How many lines in the entries below include the string "that"? Answer with the number only.

((

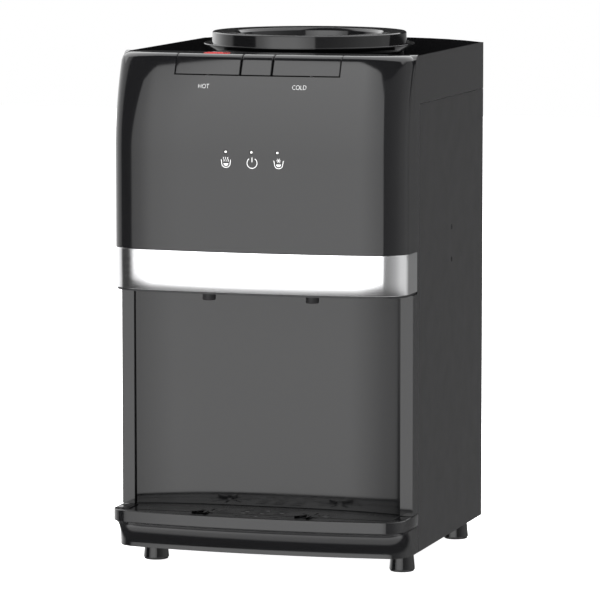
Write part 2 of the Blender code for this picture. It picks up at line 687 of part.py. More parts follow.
def fan():
    low_y, high_y = behind(0.2385), behind(0.2585)
    frame = box("fan_frame", (-0.046, low_y, COOLER_Z - 0.046), (0.046, high_y, COOLER_Z + 0.046),
                "satin_black")
    cut(frame, cylinder("fan_bore", 0.0435, (0, low_y - 0.01, COOLER_Z),
                        (0, high_y + 0.01, COOLER_Z), segments=40))
    join(frame, cylinder("fan_mount", 0.0150, (0, high_y - 0.0035, COOLER_Z),
                         (0, high_y, COOLER_Z)))
    for turn in (45, 135):
        strut = box(f"fan_strut_{turn}", (-0.050, high_y - 0.0035, COOLER_Z - 0.002),
                    (0.050, high_y - 0.0005, COOLER_Z + 0.002))
        rotate_about(strut, (0, 0, COOLER_Z), "Y", turn)
        join(frame, strut)
    hub_y = (low_y + 0.0010, high_y - 0.0050)
    rotor = cylinder("fan_rotor", 0.0155, (0, hub_y[0], COOLER_Z), (0, hub_y[1], COOLER_Z),
                     "satin_black")
    origin_at(rotor, (0, (hub_y[0] + hub_y[1]) / 2, COOLER_Z))
    middle = (hub_y[0] + hub_y[1]) / 2
    for i in range(7):
        blade = box(f"fan_blade_{i}", (0.0140, middle - 0.0008, COOLER_Z - 0.0085),
                    (0.0415, middle + 0.0008, COOLER_Z + 0.0085))
        rotate_about(blade, (0, middle, COOLER_Z), "X", 38)
        rotate_about(blade, (0, 0, COOLER_Z), "Y", 360 * i / 7)
        join(rotor, blade)
    guard_low, guard_high = BACK_PLATE_Y + GAP, BACK_PLATE_Y + 0.0022
    guard = cylinder("fan_guard", 0.0500, (0, guard_low, COOLER_Z), (0, guard_high, COOLER_Z),
                     "black_steel", segments=32)
    for radius in (0.0130, 0.0240, 0.0350):
        ring = turned(f"guard_gap_{radius}", [(radius + 0.0085, 0.01), (radius + 0.0085, -0.01),
                                              (radius, -0.01), (radius, 0.01)],
                      (0, guard_high, COOLER_Z), steps=24)
        cut(guard, face_rear(ring))
    for turn in (0, 90):
        bar = box(f"guard_bar_{turn}", (-0.0470, guard_low + 0.0002, COOLER_Z - 0.002),
                  (0.0470, guard_high - 0.0002, COOLER_Z + 0.002))
        rotate_about(bar, (0, 0, COOLER_Z), "Y", turn)
        join(guard, bar)


def hot_side():
    """Hot tank in its sleeve with the band heater, on a stand over the base pan."""
    x, y = HOT_TANK
    tank = turned("hot_tank", [(0.0, 0.1065), (0.0385, 0.1065), (0.0385, 0.2315),
                               (0.0050, 0.2355), (0.0050, 0.2500), (0.0070, 0.2500),
                               (0.0070, 0.2370), (0.0400, 0.2330), (0.0400, 0.1050),
                               (0.0, 0.1050)], (x, y, 0), "stainless", closed=False)
    join(tank, cylinder("tank_inlet", 0.0040, (x + 0.0390, y, 0.1135), (x + 0.0600, y, 0.1135),
                        segments=12))
    turned("heater_band", [(0.0426, 0.1500), (0.0426, 0.1220), (0.0404, 0.1220),
                           (0.0404, 0.1500)], (x, y, 0), "mica")
    sleeve = turned("hot_insulation", [(0.0560, 0.2280), (0.0560, 0.1080), (0.0430, 0.1080),
                                       (0.0430, 0.2280)], (x, y, 0), "foam")
    cut(sleeve, cylinder("sleeve_hole", 0.0048, (x + 0.0350, y, 0.1135), (x + 0.0650, y, 0.1135),
                         segments=12))
    cylinder("thermostat", 0.0085, (x + 0.024, y, 0.2364), (x + 0.024, y, 0.2430), "satin_black",
             segments=16)
    floor = FOOT_H + 0.0036
    outline = [(x - 0.040, floor), (x - 0.040, 0.1047), (x + 0.040, 0.1047), (x + 0.040, floor),
               (x + 0.0385, floor), (x + 0.0385, 0.1032), (x - 0.0385, 0.1032),
               (x - 0.0385, floor)]
    stand = prism("tank_stand", outline, y - 0.030, y + 0.030, "stainless", axis="Y")
    cut(stand, cylinder("stand_hole", 0.0080, (x, y, 0.09), (x, y, 0.12), segments=16))


def taps():
    """Tap bodies with their spouts, the rods that the keys push, and the return springs."""
    body = [(0.0100, 0.3450), (0.0100, 0.3200), (0.0120, 0.3180), (0.0120, BAND_LOW + 0.0003),
            (0.0065, BAND_LOW + 0.0003), (0.0065, 0.2712), (0.0058, 0.2706), (0.0040, 0.2706),
            (0.0040, 0.2950), (0.0, 0.2950)]
    bore = [(0.0, 0.3350), (0.0036, 0.3350), (0.0036, 0.3450)]
    rod = [(0.0, 0.5075), (0.0014, 0.5071), (0.0026, 0.5060), (0.0030, 0.5045),
           (0.0030, 0.3800), (0.0078, 0.3800), (0.0078, 0.3775), (0.0030, 0.3775),
           (0.0030, 0.3385), (0.0, 0.3385)]
    for name, side in (("hot", -1), ("cold", 1)):
        x = side * TAP_X
        tap = turned(f"{name}_tap", bore + body, (x, TAP_Y, 0), "satin_black", steps=16,
                     closed=False)
        join(tap, cylinder(f"{name}_tap_inlet", 0.0040, (x, TAP_Y + 0.0090, 0.3050),
                           (x, TAP_Y + 0.0230, 0.3050), segments=12))
        turned(f"{name}_push_rod", rod, (x, TAP_Y, 0), "white_plastic", steps=12, closed=False)
        coil = [(x + 0.0058 * math.cos(2 * math.pi * i / 8),
                 TAP_Y + 0.0058 * math.sin(2 * math.pi * i / 8),
                 0.3460 + 0.0308 * i / 40) for i in range(41)]
        tube(f"{name}_spring", coil, 0.0005, "stainless", resolution=0)


def pipes():
    """Silicone hoses and the steel drain pipe, each along its fixed route."""
    hot_x, hot_y = HOT_TANK
    inlet_y = TAP_Y + 0.0233
    tube("cold_hose", smooth_route([(0, SEAT_Y - 0.0646, 0.3250), (0, SEAT_Y - 0.0740, 0.3250),
                                    (0.025, behind(0.050), 0.3200), (TAP_X, behind(0.024), 0.3050),
                                    (TAP_X, inlet_y + 0.0001, 0.3050)]), 0.0050, "silicone")
    tube("hot_hose", smooth_route([(hot_x, hot_y, 0.2503), (hot_x, hot_y, 0.2620),
                                   (hot_x + 0.001, hot_y - 0.020, 0.2830),
                                   (-0.056, behind(0.045), 0.3020), (-TAP_X, behind(0.020), 0.3050),
                                   (-TAP_X, inlet_y, 0.3050)]), 0.0050, "silicone")
    tube("feed_hose", smooth_route([(0, SEAT_Y, 0.2846), (0, SEAT_Y, 0.2700),
                                    (0.018, behind(0.135), 0.2000), (0.022, behind(0.112), 0.1350),
                                    (0.015, hot_y, 0.1145), (0.0003, hot_y, 0.1135)]),
         0.0050, "silicone")
    tube("drain_pipe", smooth_route([(hot_x, hot_y, 0.1046), (hot_x, hot_y, 0.0930),
                                     (hot_x, hot_y + 0.014, DRAIN[1] + 0.0015),
                                     (hot_x, hot_y + 0.032, DRAIN[1]),
                                     (hot_x, behind(0.2300), DRAIN[1])]), 0.0045, "stainless")


# ---------------------------------------------------------------- electrics and rear fittings
def boards():
    power = box("power_board", (0.025, behind(0.060), 0.0620), (0.120, behind(0.150), 0.0636),
                "board")
    join(power,
         box("transformer", (0.032, behind(0.070), 0.0630), (0.064, behind(0.104), 0.0900)),
         box("bridge", (0.075, behind(0.072), 0.0630), (0.100, behind(0.084), 0.0760)),
         cylinder("capacitor", 0.0080, (0.088, behind(0.105), 0.0630),
                  (0.088, behind(0.105), 0.0880), segments=16),
         box("terminals", (0.035, behind(0.130), 0.0630), (0.105, behind(0.142), 0.0740)))
    for i, (x, y) in enumerate([(0.030, 0.064), (0.115, 0.064), (0.030, 0.146), (0.115, 0.146)]):
        join(power, cylinder(f"standoff_{i}", 0.0030, (x, behind(y), FOOT_H + 0.0036),
                             (x, behind(y), 0.0625), segments=10))
    front_y = behind(-0.0355)
    lamps = box("lamp_board", (-0.045, front_y, 0.404), (0.045, front_y + 0.0016, 0.432), "board")
    for side in (-1, 1):
        join(lamps, box(f"lamp_board_post_{side}",
                        (side * 0.040 - 0.002, behind(-0.0446), 0.406),
                        (side * 0.040 + 0.002, front_y + 0.0010, 0.410)))
    for name, x in LAMP_X.items():
        cylinder(f"{name}_light_pipe", 0.0016, (x, HEAD_Y + 0.0005, LAMP_Z),
                 (x, front_y - GAP, LAMP_Z), "clear_lens", segments=12)


def rear_fittings():
    face = BACK_PLATE_Y
    for name, x in SWITCH_X.items():
        switch = box(f"{name}_switch", (x - 0.0060, face - 0.0140, SWITCH_Z - 0.0095),
                     (x + 0.0060, face + 0.0010, SWITCH_Z + 0.0095), "satin_black")
        join(switch, box(f"{name}_bezel", (x - 0.0080, face + GAP, SWITCH_Z - 0.0115),
                         (x + 0.0080, face + 0.0018, SWITCH_Z + 0.0115)))
        cut(switch, box(f"{name}_rocker_well", (x - 0.0047, face - 0.0080, SWITCH_Z - 0.0084),
                        (x + 0.0047, face + 0.01, SWITCH_Z + 0.0084)))
        axis_y = face - 0.0035
        outline = [(axis_y - 0.0020, SWITCH_Z - 0.0070), (axis_y + 0.0038, SWITCH_Z - 0.0070),
                   (axis_y + 0.0028, SWITCH_Z), (axis_y + 0.0055, SWITCH_Z + 0.0056),
                   (axis_y - 0.0020, SWITCH_Z + 0.0070)]
        rocker = prism(f"{name}_rocker", outline, x - 0.0044, x + 0.0044,
                       "red_plastic" if name == "hot" else "satin_black", axis="X")
        origin_at(rocker, (x, axis_y, SWITCH_Z))
    face_rear(turned("cord_gland", [(0.0072, 0.0075), (0.0100, 0.0060), (0.0100, GAP),
                                    (0.0075, GAP), (0.0075, -0.0100), (0.0035, -0.0100),
                                    (0.0035, 0.0075)],
                     (0.095, face, DRAIN[1]), "rubber", steps=24))
    face_rear(turned("drain_fitting", [(0.0110, 0.0020), (0.0110, GAP), (0.0080, GAP),
                                       (0.0080, -0.0300), (0.0052, -0.0300), (0.0052, 0.0020)],
                     (DRAIN[0], face, DRAIN[1]), "satin_black", steps=24))
    cap = face_rear(turned("drain_cap", [(0.0, 0.0085), (0.0092, 0.0085), (0.0100, 0.0077),
                                         (0.0100, 0.0024), (0.0046, 0.0024), (0.0046, -0.0120),
                                         (0.0, -0.0120)],
                           (DRAIN[0], face, DRAIN[1]), "rubber", steps=24, closed=False))
    join(cap, box("cap_grip", (DRAIN[0] - 0.0085, face + 0.0080, DRAIN[1] - 0.0012),
                  (DRAIN[0] + 0.0085, face + 0.0090, DRAIN[1] + 0.0012)))


# ---------------------------------------------------------------- drip tray
def drip_tray():
    tray = prism("drip_tray", tray_outline(0.0), TRAY_LOW, TRAY_TOP, "gloss_black")
    cut(tray, prism("tray_ledge", tray_outline(0.0022), TRAY_TOP - 0.0035, TRAY_TOP + 0.01),
        prism("tray_hollow", tray_outline(0.0050), TRAY_LOW + 0.0020, TRAY_TOP + 0.01))
    grille = prism("drip_grille", tray_outline(0.0027), TRAY_TOP - 0.0032, TRAY_TOP - 0.0012,
                   "satin_black")
    low, high = TRAY_LOW - 0.01, TRAY_TOP + 0.01
    for side in (-1, 1):
        for i in range(8):
            slot = box(f"grille_ray_{side}_{i}", (side * TAP_X + 0.0060, TAP_Y - 0.0011, low),
                       (side * TAP_X + 0.0200, TAP_Y + 0.0011, high))
            rotate_about(slot, (side * TAP_X, TAP_Y, 0), "Z", 45 * i)
            cut(grille, slot)
    for place_number in range(-1, 2):
        for row in range(-2, 3):
            x, y = 0.0180 * place_number, TAP_Y + 0.009 * row
            cut(grille, box(f"grille_hole_{place_number}_{row}", (x - 0.0055, y - 0.0012, low),
                            (x + 0.0055, y + 0.0012, high)))


def build():
    empty_scene()
    main_frame()
    upper_fascia()
    keys()
    chrome_band()
    head_floor()
    splash_panel()
    base_skirt()
    base_pan()
    feet()
    side_panels()
    rear_panel()
    bottle_seat()
    cold_side()
    cooler()
    hot_side()
    taps()
    pipes()
    boards()
    rear_fittings()
    drip_tray()


build()
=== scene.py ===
"""Looks of a countertop water dispenser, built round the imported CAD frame.

Units are metres, +Z is up, the front faces -Y and +X is to the right of somebody who looks at
the front, as in the CAD.  The glossy outer shells are made again here at a fine resolution, with
the same curves; flat sheet and moulded pieces take their shape from their CAD node and get
rounded edges; what is closed up inside the cabinet keeps its CAD mesh.
"""

from math import asin, atan2, cos, pi, radians, sin, sqrt, tan, tau

import bmesh
import bpy
from mathutils import Matrix, Vector


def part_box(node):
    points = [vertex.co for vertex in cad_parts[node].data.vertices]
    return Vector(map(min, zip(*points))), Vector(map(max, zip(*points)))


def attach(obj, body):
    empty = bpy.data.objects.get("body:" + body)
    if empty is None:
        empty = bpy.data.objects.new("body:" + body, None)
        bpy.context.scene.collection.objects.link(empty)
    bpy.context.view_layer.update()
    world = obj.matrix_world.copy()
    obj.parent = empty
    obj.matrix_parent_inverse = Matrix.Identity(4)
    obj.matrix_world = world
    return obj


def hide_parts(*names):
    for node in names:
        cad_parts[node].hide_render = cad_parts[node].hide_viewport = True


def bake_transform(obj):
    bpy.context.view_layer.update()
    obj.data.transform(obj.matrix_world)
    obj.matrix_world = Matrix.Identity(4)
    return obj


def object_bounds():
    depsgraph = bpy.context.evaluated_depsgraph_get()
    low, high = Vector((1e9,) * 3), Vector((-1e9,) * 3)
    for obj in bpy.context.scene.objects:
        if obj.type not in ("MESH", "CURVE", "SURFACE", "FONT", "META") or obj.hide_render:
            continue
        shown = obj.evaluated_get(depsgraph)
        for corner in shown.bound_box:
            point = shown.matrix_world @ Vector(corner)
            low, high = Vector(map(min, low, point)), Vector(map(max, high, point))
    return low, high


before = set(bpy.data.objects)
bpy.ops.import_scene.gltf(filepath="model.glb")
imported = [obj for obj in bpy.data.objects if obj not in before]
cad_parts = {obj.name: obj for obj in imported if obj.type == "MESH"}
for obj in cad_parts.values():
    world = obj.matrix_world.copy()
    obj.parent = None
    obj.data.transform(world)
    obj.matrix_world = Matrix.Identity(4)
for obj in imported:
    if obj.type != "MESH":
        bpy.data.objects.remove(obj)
CAD_LOW, CAD_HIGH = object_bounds()

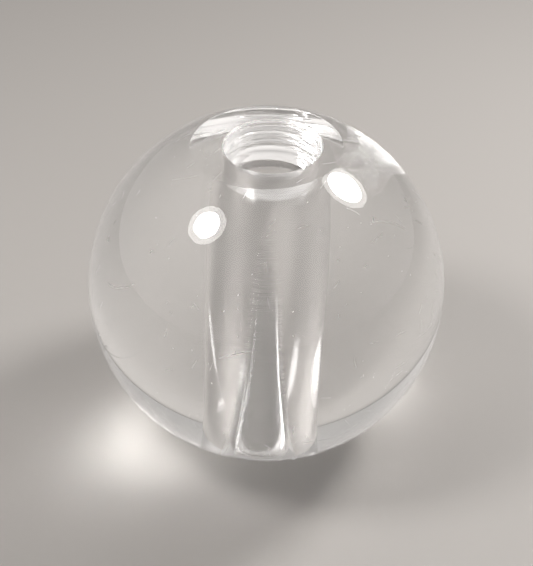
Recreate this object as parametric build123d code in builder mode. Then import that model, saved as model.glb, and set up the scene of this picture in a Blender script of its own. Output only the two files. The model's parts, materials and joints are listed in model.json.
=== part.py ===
"""A clear solid ball with a flat land on top, a flat to stand on and a blind tapering bore.

It is one piece. The bore is straight just inside its mouth and then narrows slowly to its floor,
and its axis leans a little, through the ball's centre. The origin is the centre of the bottom flat,
+Z is up, the bore leans towards +X, and all sizes are in millimetres.
"""

import os
from math import cos, radians, sin, sqrt

from build123d import *

# Driving dimensions
ball_diameter = 76.2
top_land_diameter = 30.5
foot_diameter = 30.5
mouth_diameter = 19.5
mouth_straight_length = 8.0
bore_end_diameter = 12.4
bore_lean_degrees = 2.0
floor_thickness = 5.8
floor_corner_radius = 2.2
mouth_chamfer = 0.25
land_edge_radius = 0.6
foot_edge_radius = 0.5

# Worked out from the driving dimensions
ball_radius = ball_diameter / 2
land_radius = top_land_diameter / 2
foot_radius = foot_diameter / 2
mouth_radius = mouth_diameter / 2
end_radius = bore_end_diameter / 2
centre_height = sqrt(ball_radius**2 - foot_radius**2)
land_above_centre = sqrt(ball_radius**2 - land_radius**2)
overall_height = centre_height + land_above_centre

# The bore's own frame: its origin is the ball's centre and its Y runs up the bore's axis.
lean = radians(bore_lean_degrees)
bore_direction = (sin(lean), 0, cos(lean))
bore_axis = Axis((0, 0, centre_height), bore_direction)
bore_plane = Plane(
    origin=(0, 0, centre_height),
    x_dir=(cos(lean), 0, -sin(lean)),
    z_dir=(0, -1, 0),
)

# Heights along the bore's axis, from the ball's centre
bore_floor = floor_thickness - centre_height
taper_start = land_above_centre - mouth_straight_length
cut_top = land_above_centre + mouth_radius

# The narrowing wall is one large arc that leaves the straight stretch smoothly.
taper_length = taper_start - bore_floor
narrowing = mouth_radius - end_radius
wall_arc_radius = (taper_length**2 + narrowing**2) / (2 * narrowing)

with BuildPart() as clear_ball:
    # Half of the ball's section: up the axis, out along the land, down the sphere, in along the foot.
    with BuildSketch(Plane.XZ) as half_section:
        with BuildLine():
            Line((0, 0), (0, overall_height))
            Line((0, overall_height), (land_radius, overall_height))
            ThreePointArc(
                (land_radius, overall_height),
                (ball_radius, centre_height),
                (foot_radius, 0),
            )
            Line((foot_radius, 0), (0, 0))
        make_face()
    revolve(axis=Axis.Z)

    # The sharp rims of the two flats are broken to a small round.
    rims = clear_ball.edges().filter_by(GeomType.CIRCLE).sort_by(Axis.Z)
    fillet(rims[-1], radius=land_edge_radius)
    fillet(rims[0], radius=foot_edge_radius)

    # Half of the bore's section: a flat floor, the narrowing wall and the straight stretch to the mouth.
    with BuildSketch(bore_plane) as bore_section:
        with BuildLine():
            Line((0, bore_floor), (end_radius, bore_floor))
            RadiusArc((end_radius, bore_floor), (mouth_radius, taper_start), -wall_arc_radius)
            Line((mouth_radius, taper_start), (mouth_radius, cut_top))
            Line((mouth_radius, cut_top), (0, cut_top))
            Line((0, cut_top), (0, bore_floor))
        make_face()
        floor_corner = bore_section.vertices().sort_by(Axis.Y)[:2].sort_by(Axis.X)[-1]
        fillet(floor_corner, radius=floor_corner_radius)
    revolve(axis=bore_axis, mode=Mode.SUBTRACT)

    # The mouth of the bore has a narrow chamfer.
    land = clear_ball.faces().filter_by(GeomType.PLANE).sort_by(Axis.Z)[-1]
    mouth = land.inner_wires()[0].edges()
    chamfer(mouth, length=mouth_chamfer)

clear_ball.part.label = "clear_ball"

os.makedirs("parts", exist_ok=True)
export_step(clear_ball.part, "parts/clear_ball.step")

print("overall height", round(overall_height, 3))
print("ball centre height", round(centre_height, 3))
print("wall arc radius", round(wall_arc_radius, 1))
print("volume cm3", round(clear_ball.part.volume / 1000, 3))
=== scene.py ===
"""A drilled clear acrylic ball on a plain pale floor, under soft studio light. All sizes are in metres.

The ball is one closed mesh of rings: foot, sphere and land about its upright axis, mouth and bore about the
bore's own leaning one. The outside is polished and finely scratched, the bore keeps its turning marks,
and the mouth's chamfer is cut and not polished.
"""

import json
import math
import random

import bpy
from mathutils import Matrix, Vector


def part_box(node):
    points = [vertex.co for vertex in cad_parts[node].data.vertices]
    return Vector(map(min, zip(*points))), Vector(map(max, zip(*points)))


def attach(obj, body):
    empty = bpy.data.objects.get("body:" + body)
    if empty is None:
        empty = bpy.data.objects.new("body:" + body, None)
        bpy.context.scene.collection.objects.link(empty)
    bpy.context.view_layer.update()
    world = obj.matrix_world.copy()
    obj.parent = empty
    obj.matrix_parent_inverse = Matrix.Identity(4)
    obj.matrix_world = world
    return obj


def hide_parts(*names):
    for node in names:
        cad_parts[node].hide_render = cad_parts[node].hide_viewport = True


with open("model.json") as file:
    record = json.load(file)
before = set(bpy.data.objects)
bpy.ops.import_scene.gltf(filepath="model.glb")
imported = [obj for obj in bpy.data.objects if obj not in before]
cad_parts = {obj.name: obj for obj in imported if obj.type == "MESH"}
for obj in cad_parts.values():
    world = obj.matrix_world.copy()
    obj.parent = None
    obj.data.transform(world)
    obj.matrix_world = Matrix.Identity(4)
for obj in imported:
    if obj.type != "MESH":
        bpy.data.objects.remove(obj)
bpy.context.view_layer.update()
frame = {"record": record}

MM = 0.001

# ---------------------------------------------------------------- sizes, from the frame
low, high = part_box("clear_ball")
mount = {m["name"]: m for m in frame["record"]["mounts"]}["bore"]

HEIGHT = high.z
BALL_RADIUS = round((high.y - low.y) / 2, 4)
CENTRE = Vector((0, 0, HEIGHT / 2))
RIM_ROUND = 0.6 * MM
FOOT_ROUND = 0.5 * MM

# The bore's axis goes through the ball's centre, and its heights are measured from there along it
BORE_AXIS = Vector(mount["axis"]).normalized()
BORE_RADIUS = mount["dims"]["r_mm"] * MM
MOUTH_CHAMFER = 0.25 * MM
MOUTH_STRAIGHT = 8.0 * MM
BORE_END_RADIUS = 6.2 * MM
FLOOR_THICKNESS = 5.8 * MM
FLOOR_CORNER = 2.2 * MM
TAPER_START = HEIGHT / 2 - MOUTH_STRAIGHT
BORE_FLOOR = FLOOR_THICKNESS - HEIGHT / 2
NARROWING = BORE_RADIUS - BORE_END_RADIUS
WALL_ARC = ((TAPER_START - BORE_FLOOR) ** 2 + NARROWING**2) / (2 * NARROWING)

# Grooves that turning left in the wall, deepest just inside the mouth
RING_DEPTH = 0.004 * MM
RING_PITCH = 1.1 * MM
RING_REACH = 14 * MM
RING_SEED = 3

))

:: WRITTEN RESPONSE ::
4